HDC objects to the proposed legalization in this application. We wonder what confusion the applicant might have had about illegally modifying their property in an area that has been designated as a historic district for 37 years. We ask the Commission to take a firm stand in support of its own regulations requiring property owners in historic districts to seek approval of the LPC prior to working on their building, and to deny the application. To do otherwise is to undermine the Commission’s authority and discretion. Finally, we cannot believe the LPC would allow planters to be attached to a building’s façade in this manner and they should not be allowed post factum.

LPC determination: Approved 


Item 10

600 West 116th Street – Morningside Heights Historic District

CERTIFICATE OF APPROPRIATENESS, Docket #Q09292

A Renaissance Revival style apartment building designed by Gaeton Ajello and built in 1911-12. Application is to install storefront infill and signage.

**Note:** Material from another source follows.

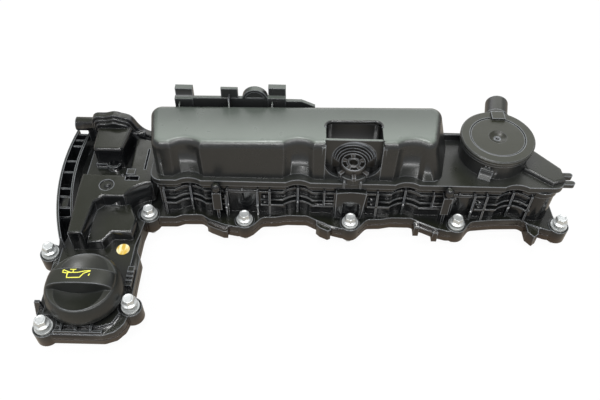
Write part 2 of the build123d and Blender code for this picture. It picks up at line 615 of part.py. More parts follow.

As much as HDC supports hormone and antibiotic-free hamburgers, our committee objects to the signage proposed in this application. The large Shake Shack sign wrapping the corner of this lovely apartment building is unfortunate and does not allow the corner of the building to land. The corner should be uninterrupted by any signage so that the building’s historic masonry features can be freed up and appreciated. Obstructing the masonry piers of this building with a sign for a hamburger restaurant is an affront to its elegant architectural design. Instead, our committee would like to see signage fit within the storefront bays, even if the signage is obstructed. It is important that the three separate bays of the façade are preserved and defined. Additionally, our committee finds the wood paneling on the sign to be inappropriate for this building. We would like the faux transom currently on the building maintained, perhaps with black or mirrored glass. Finally, while our committee cannot deny the vivacity of the neon green hamburger sign included in this application, we question the appropriateness of its prominent placement on the corner. Perhaps placing this lovely neon burger in a window might be a better solution.